_Brief:_
Output the material below in full, exactly as it is.

_Available data:_

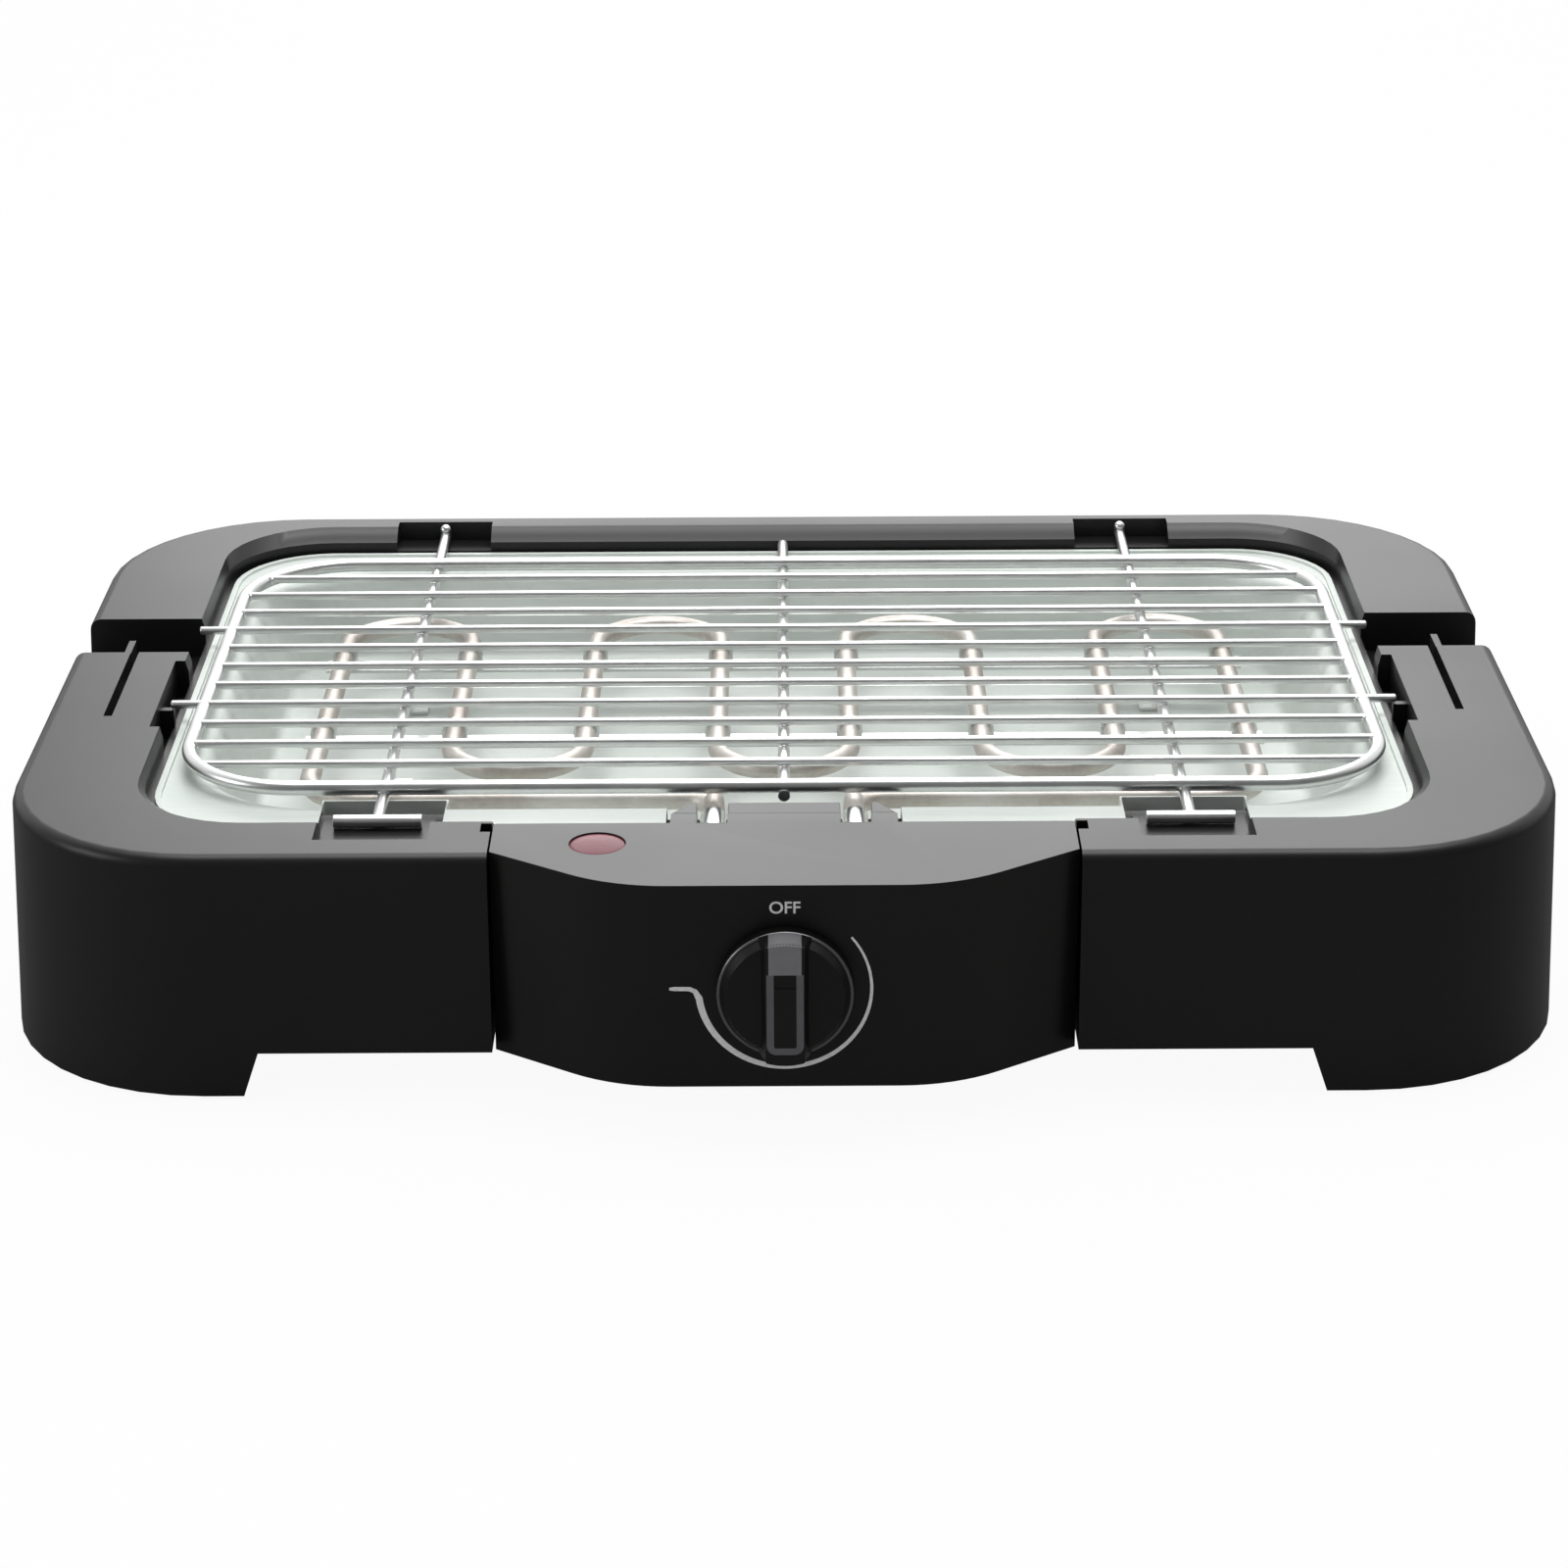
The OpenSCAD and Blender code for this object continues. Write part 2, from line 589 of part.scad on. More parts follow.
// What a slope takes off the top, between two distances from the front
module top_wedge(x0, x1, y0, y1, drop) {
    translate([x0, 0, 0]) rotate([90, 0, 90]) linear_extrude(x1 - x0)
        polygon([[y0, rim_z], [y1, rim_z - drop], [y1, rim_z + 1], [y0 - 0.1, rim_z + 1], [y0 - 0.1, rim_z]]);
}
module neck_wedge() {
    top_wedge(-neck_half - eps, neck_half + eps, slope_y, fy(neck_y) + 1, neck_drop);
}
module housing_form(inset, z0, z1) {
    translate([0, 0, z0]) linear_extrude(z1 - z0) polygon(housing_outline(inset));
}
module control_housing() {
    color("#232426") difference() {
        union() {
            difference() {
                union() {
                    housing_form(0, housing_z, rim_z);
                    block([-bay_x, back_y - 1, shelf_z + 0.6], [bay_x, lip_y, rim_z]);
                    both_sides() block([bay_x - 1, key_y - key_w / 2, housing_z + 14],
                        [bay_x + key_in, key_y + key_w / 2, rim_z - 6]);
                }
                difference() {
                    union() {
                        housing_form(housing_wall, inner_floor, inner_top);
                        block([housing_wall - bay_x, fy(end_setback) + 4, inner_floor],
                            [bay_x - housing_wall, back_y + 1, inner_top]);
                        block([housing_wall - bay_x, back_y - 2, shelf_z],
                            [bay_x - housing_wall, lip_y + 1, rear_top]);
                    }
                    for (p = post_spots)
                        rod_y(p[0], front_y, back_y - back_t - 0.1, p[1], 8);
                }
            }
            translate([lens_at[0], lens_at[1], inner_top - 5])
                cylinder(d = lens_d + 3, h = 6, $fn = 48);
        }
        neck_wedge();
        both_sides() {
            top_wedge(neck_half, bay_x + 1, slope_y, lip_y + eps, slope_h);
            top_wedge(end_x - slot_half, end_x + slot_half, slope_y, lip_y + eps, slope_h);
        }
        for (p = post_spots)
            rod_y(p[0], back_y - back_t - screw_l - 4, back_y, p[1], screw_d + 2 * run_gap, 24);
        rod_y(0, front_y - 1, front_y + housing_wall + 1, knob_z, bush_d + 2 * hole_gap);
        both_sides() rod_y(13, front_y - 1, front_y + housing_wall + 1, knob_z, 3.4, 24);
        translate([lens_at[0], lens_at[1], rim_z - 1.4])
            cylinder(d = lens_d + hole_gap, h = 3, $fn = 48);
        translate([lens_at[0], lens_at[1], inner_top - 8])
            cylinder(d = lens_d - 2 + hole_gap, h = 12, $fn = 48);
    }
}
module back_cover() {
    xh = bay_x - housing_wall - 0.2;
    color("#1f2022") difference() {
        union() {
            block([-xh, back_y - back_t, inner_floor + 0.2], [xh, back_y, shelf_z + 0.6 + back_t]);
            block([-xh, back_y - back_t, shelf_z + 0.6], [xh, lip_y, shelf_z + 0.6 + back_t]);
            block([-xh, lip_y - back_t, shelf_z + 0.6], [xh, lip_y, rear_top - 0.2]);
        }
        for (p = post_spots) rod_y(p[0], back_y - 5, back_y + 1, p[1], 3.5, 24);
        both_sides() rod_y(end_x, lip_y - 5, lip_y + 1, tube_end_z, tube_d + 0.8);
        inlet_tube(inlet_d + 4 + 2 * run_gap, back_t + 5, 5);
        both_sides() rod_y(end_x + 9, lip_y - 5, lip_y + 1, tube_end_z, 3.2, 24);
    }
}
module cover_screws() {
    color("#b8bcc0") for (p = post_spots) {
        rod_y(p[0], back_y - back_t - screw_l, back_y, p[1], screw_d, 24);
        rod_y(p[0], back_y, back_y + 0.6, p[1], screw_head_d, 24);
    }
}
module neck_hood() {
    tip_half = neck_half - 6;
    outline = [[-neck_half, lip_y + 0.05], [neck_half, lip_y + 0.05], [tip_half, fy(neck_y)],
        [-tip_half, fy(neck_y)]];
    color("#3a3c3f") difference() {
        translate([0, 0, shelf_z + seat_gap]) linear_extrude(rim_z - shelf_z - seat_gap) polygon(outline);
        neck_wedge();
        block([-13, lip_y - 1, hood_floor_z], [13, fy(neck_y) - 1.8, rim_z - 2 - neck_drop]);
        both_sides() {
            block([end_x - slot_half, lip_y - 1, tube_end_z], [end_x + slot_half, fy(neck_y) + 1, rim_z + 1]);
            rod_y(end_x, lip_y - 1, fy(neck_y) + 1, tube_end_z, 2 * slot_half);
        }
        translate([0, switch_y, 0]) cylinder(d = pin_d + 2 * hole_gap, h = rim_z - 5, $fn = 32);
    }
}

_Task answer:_
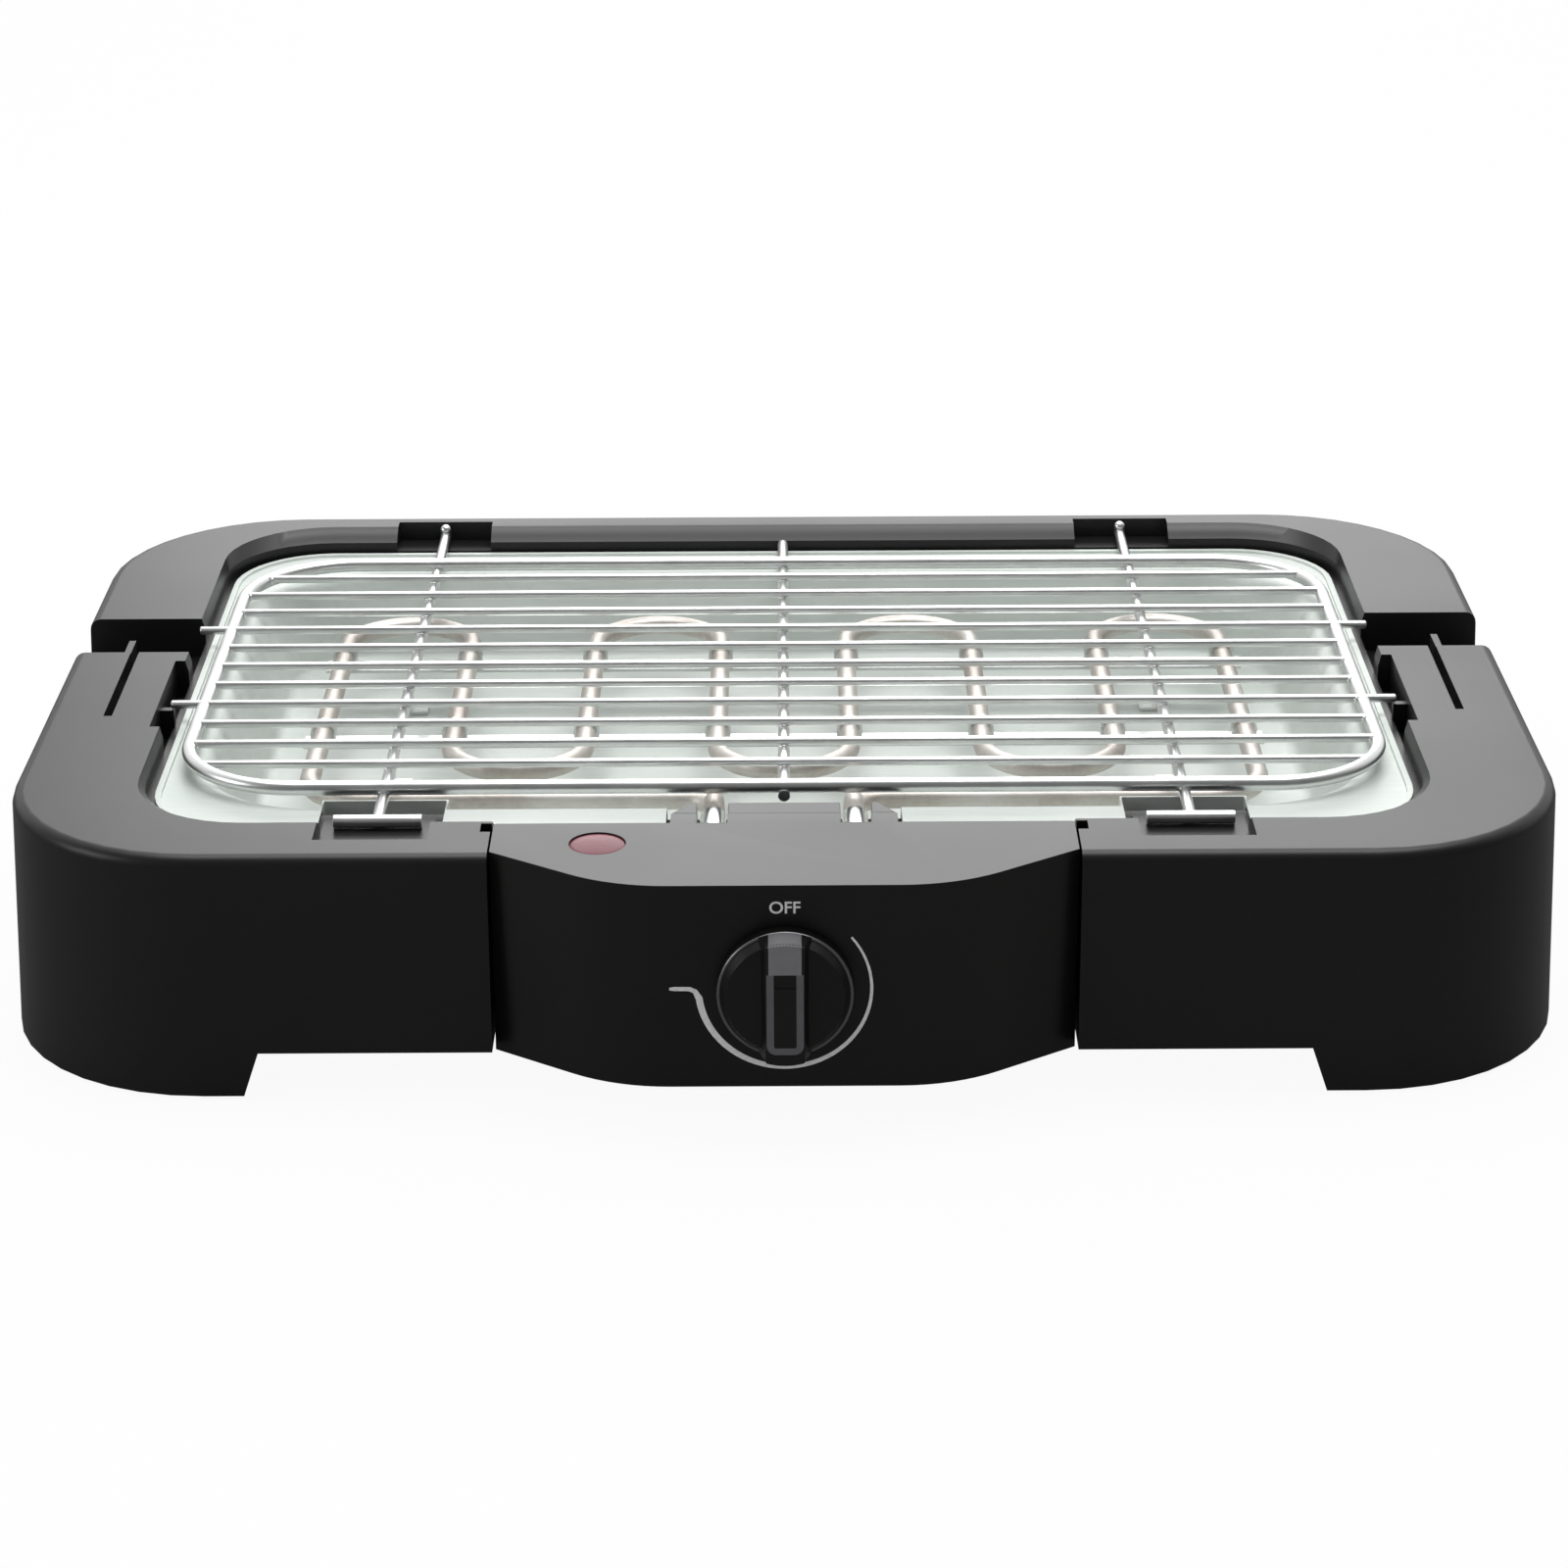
The OpenSCAD and Blender code for this object continues. Write part 2, from line 589 of part.scad on. More parts follow.
// What a slope takes off the top, between two distances from the front
module top_wedge(x0, x1, y0, y1, drop) {
    translate([x0, 0, 0]) rotate([90, 0, 90]) linear_extrude(x1 - x0)
        polygon([[y0, rim_z], [y1, rim_z - drop], [y1, rim_z + 1], [y0 - 0.1, rim_z + 1], [y0 - 0.1, rim_z]]);
}
module neck_wedge() {
    top_wedge(-neck_half - eps, neck_half + eps, slope_y, fy(neck_y) + 1, neck_drop);
}
module housing_form(inset, z0, z1) {
    translate([0, 0, z0]) linear_extrude(z1 - z0) polygon(housing_outline(inset));
}
module control_housing() {
    color("#232426") difference() {
        union() {
            difference() {
                union() {
                    housing_form(0, housing_z, rim_z);
                    block([-bay_x, back_y - 1, shelf_z + 0.6], [bay_x, lip_y, rim_z]);
                    both_sides() block([bay_x - 1, key_y - key_w / 2, housing_z + 14],
                        [bay_x + key_in, key_y + key_w / 2, rim_z - 6]);
                }
                difference() {
                    union() {
                        housing_form(housing_wall, inner_floor, inner_top);
                        block([housing_wall - bay_x, fy(end_setback) + 4, inner_floor],
                            [bay_x - housing_wall, back_y + 1, inner_top]);
                        block([housing_wall - bay_x, back_y - 2, shelf_z],
                            [bay_x - housing_wall, lip_y + 1, rear_top]);
                    }
                    for (p = post_spots)
                        rod_y(p[0], front_y, back_y - back_t - 0.1, p[1], 8);
                }
            }
            translate([lens_at[0], lens_at[1], inner_top - 5])
                cylinder(d = lens_d + 3, h = 6, $fn = 48);
        }
        neck_wedge();
        both_sides() {
            top_wedge(neck_half, bay_x + 1, slope_y, lip_y + eps, slope_h);
            top_wedge(end_x - slot_half, end_x + slot_half, slope_y, lip_y + eps, slope_h);
        }
        for (p = post_spots)
            rod_y(p[0], back_y - back_t - screw_l - 4, back_y, p[1], screw_d + 2 * run_gap, 24);
        rod_y(0, front_y - 1, front_y + housing_wall + 1, knob_z, bush_d + 2 * hole_gap);
        both_sides() rod_y(13, front_y - 1, front_y + housing_wall + 1, knob_z, 3.4, 24);
        translate([lens_at[0], lens_at[1], rim_z - 1.4])
            cylinder(d = lens_d + hole_gap, h = 3, $fn = 48);
        translate([lens_at[0], lens_at[1], inner_top - 8])
            cylinder(d = lens_d - 2 + hole_gap, h = 12, $fn = 48);
    }
}
module back_cover() {
    xh = bay_x - housing_wall - 0.2;
    color("#1f2022") difference() {
        union() {
            block([-xh, back_y - back_t, inner_floor + 0.2], [xh, back_y, shelf_z + 0.6 + back_t]);
            block([-xh, back_y - back_t, shelf_z + 0.6], [xh, lip_y, shelf_z + 0.6 + back_t]);
            block([-xh, lip_y - back_t, shelf_z + 0.6], [xh, lip_y, rear_top - 0.2]);
        }
        for (p = post_spots) rod_y(p[0], back_y - 5, back_y + 1, p[1], 3.5, 24);
        both_sides() rod_y(end_x, lip_y - 5, lip_y + 1, tube_end_z, tube_d + 0.8);
        inlet_tube(inlet_d + 4 + 2 * run_gap, back_t + 5, 5);
        both_sides() rod_y(end_x + 9, lip_y - 5, lip_y + 1, tube_end_z, 3.2, 24);
    }
}
module cover_screws() {
    color("#b8bcc0") for (p = post_spots) {
        rod_y(p[0], back_y - back_t - screw_l, back_y, p[1], screw_d, 24);
        rod_y(p[0], back_y, back_y + 0.6, p[1], screw_head_d, 24);
    }
}
module neck_hood() {
    tip_half = neck_half - 6;
    outline = [[-neck_half, lip_y + 0.05], [neck_half, lip_y + 0.05], [tip_half, fy(neck_y)],
        [-tip_half, fy(neck_y)]];
    color("#3a3c3f") difference() {
        translate([0, 0, shelf_z + seat_gap]) linear_extrude(rim_z - shelf_z - seat_gap) polygon(outline);
        neck_wedge();
        block([-13, lip_y - 1, hood_floor_z], [13, fy(neck_y) - 1.8, rim_z - 2 - neck_drop]);
        both_sides() {
            block([end_x - slot_half, lip_y - 1, tube_end_z], [end_x + slot_half, fy(neck_y) + 1, rim_z + 1]);
            rod_y(end_x, lip_y - 1, fy(neck_y) + 1, tube_end_z, 2 * slot_half);
        }
        translate([0, switch_y, 0]) cylinder(d = pin_d + 2 * hole_gap, h = rim_z - 5, $fn = 32);
    }
}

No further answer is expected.